Problem to work on
In the entries below, find every line with "which" and copy it.

Excerpted data
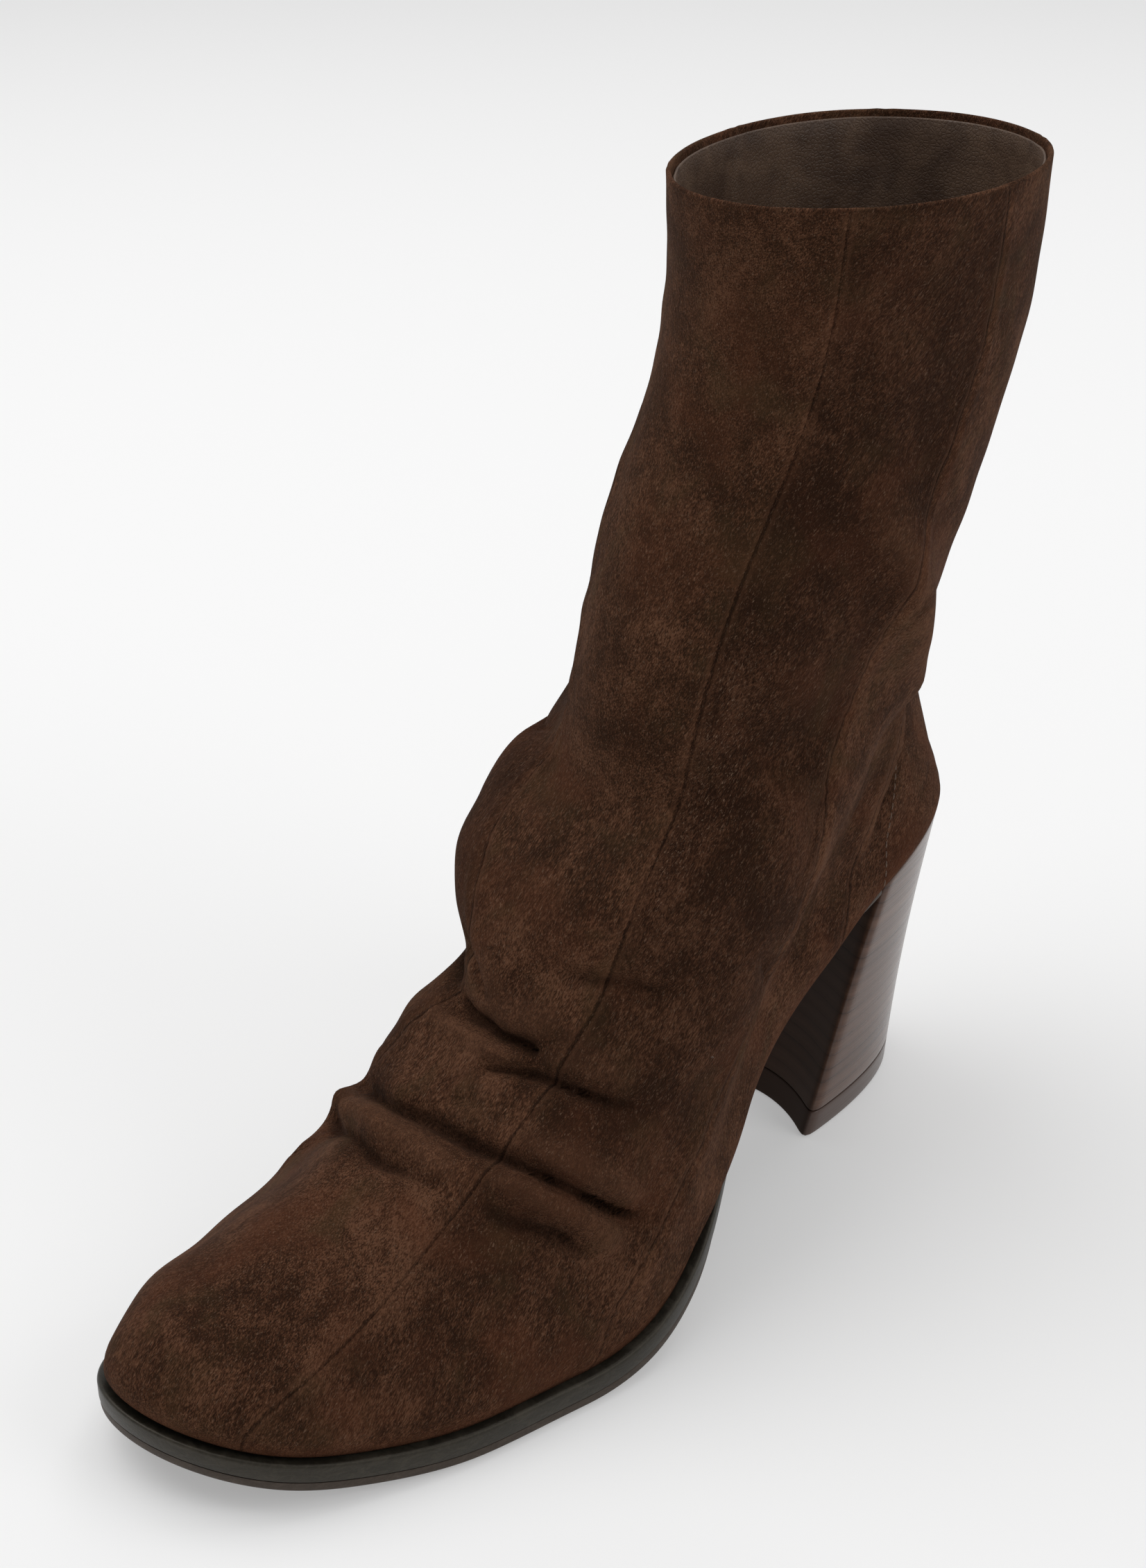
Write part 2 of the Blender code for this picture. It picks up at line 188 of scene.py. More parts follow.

---

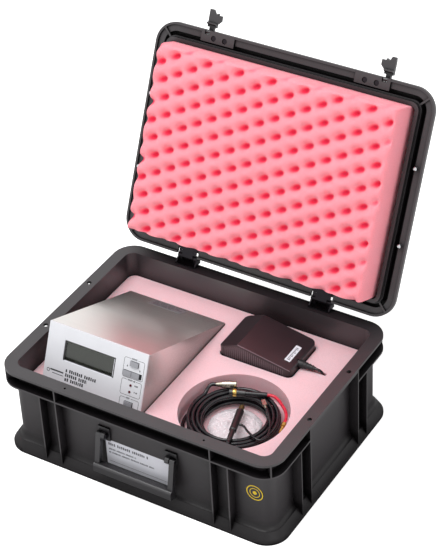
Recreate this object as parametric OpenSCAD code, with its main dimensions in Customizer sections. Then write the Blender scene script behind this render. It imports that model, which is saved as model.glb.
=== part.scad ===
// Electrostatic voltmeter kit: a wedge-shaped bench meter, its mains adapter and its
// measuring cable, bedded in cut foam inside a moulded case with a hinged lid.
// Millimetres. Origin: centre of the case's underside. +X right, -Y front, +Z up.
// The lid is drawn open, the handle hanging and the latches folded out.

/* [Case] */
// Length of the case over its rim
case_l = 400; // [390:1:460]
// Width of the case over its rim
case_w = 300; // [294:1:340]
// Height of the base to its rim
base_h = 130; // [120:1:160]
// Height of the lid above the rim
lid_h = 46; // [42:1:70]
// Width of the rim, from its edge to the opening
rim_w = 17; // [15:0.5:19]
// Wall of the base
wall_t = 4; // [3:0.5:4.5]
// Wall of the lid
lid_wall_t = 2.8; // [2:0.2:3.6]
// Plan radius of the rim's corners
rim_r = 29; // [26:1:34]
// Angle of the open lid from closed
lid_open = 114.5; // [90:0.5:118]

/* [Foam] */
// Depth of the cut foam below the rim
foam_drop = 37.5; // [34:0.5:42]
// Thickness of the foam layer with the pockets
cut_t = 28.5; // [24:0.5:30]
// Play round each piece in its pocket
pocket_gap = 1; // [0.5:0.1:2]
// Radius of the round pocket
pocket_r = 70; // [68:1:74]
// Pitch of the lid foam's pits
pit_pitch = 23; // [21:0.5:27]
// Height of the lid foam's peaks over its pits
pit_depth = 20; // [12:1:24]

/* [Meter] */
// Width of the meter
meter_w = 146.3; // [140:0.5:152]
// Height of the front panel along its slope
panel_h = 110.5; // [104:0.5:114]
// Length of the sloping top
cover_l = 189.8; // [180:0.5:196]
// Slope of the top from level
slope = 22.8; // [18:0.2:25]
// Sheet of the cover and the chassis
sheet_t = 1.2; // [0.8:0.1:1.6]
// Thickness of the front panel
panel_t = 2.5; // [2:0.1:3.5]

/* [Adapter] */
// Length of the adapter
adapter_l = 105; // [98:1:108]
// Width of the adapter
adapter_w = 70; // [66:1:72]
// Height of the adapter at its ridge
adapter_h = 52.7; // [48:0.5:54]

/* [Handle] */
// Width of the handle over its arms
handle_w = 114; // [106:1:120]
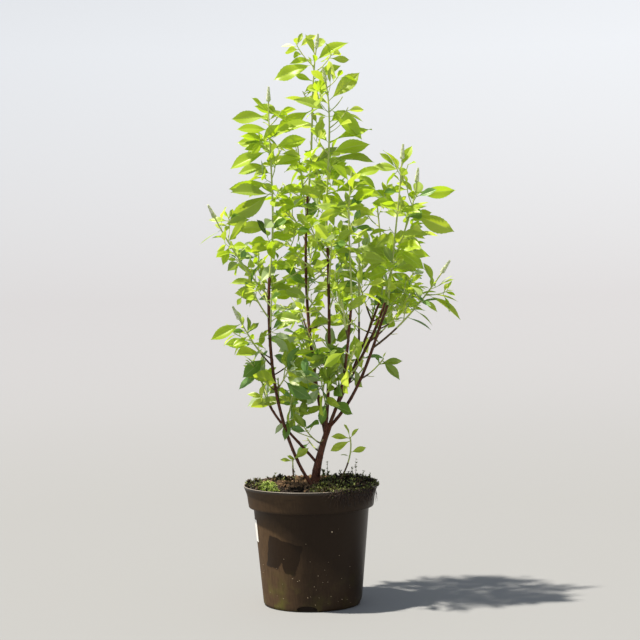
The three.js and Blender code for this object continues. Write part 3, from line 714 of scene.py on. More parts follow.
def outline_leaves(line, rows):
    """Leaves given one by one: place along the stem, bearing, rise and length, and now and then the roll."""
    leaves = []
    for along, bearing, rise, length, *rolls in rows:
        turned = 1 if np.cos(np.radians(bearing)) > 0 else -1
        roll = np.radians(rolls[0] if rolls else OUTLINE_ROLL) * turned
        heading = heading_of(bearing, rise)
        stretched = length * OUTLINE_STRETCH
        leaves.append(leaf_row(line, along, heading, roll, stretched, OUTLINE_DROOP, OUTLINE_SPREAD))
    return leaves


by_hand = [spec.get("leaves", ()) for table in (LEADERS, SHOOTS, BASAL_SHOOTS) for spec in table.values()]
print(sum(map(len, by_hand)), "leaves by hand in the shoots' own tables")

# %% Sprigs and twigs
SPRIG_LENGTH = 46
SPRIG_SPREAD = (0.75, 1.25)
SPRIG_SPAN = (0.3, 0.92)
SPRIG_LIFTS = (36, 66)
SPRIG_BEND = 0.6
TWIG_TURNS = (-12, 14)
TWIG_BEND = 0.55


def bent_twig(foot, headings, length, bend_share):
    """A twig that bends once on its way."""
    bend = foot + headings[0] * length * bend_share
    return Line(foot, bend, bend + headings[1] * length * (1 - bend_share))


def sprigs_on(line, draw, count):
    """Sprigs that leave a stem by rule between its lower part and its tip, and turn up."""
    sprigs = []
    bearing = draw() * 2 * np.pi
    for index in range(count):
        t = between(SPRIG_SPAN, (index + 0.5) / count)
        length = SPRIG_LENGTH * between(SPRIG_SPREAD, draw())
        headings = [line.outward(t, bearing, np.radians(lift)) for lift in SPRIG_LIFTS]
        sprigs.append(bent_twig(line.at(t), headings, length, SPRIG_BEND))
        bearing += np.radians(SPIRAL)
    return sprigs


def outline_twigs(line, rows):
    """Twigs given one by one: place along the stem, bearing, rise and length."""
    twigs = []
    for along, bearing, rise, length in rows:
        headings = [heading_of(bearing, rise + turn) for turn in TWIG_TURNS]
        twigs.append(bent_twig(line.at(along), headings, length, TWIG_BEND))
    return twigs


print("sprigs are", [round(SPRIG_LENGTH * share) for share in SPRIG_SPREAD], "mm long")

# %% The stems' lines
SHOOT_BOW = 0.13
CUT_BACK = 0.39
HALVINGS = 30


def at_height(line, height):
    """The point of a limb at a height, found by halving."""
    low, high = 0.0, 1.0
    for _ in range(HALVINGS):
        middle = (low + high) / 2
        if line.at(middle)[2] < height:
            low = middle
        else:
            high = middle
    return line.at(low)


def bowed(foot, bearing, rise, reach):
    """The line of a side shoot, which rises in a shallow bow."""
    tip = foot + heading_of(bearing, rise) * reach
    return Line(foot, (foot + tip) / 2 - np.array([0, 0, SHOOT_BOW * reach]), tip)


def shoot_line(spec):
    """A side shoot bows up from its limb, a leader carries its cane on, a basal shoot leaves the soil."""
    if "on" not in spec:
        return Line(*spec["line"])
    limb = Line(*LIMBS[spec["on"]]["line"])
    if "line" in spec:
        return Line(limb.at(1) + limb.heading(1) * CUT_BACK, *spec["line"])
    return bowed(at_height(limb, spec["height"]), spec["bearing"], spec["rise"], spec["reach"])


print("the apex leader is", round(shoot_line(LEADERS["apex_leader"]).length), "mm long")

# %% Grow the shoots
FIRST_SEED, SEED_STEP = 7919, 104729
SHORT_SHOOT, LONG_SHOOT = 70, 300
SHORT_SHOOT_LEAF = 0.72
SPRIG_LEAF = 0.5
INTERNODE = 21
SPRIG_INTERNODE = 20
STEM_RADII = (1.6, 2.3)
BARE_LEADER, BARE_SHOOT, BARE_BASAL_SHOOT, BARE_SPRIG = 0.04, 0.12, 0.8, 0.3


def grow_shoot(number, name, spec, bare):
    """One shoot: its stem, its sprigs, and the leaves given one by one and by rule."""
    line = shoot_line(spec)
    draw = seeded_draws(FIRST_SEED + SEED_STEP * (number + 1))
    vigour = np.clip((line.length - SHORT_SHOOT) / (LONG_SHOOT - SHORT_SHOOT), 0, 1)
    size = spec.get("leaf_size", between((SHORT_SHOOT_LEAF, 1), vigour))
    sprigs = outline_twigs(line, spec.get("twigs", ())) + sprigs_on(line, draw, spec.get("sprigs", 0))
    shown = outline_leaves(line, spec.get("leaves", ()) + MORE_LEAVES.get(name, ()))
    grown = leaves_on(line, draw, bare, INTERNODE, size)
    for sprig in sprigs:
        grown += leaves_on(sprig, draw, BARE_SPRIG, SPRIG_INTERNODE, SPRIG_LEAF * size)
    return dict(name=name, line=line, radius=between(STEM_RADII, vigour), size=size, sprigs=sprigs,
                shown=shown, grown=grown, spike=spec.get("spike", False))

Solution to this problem
Recreate this object as parametric OpenSCAD code, with its main dimensions in Customizer sections. Then write the Blender scene script behind this render. It imports that model, which is saved as model.glb.
    """The line of a side shoot, which rises in a shallow bow."""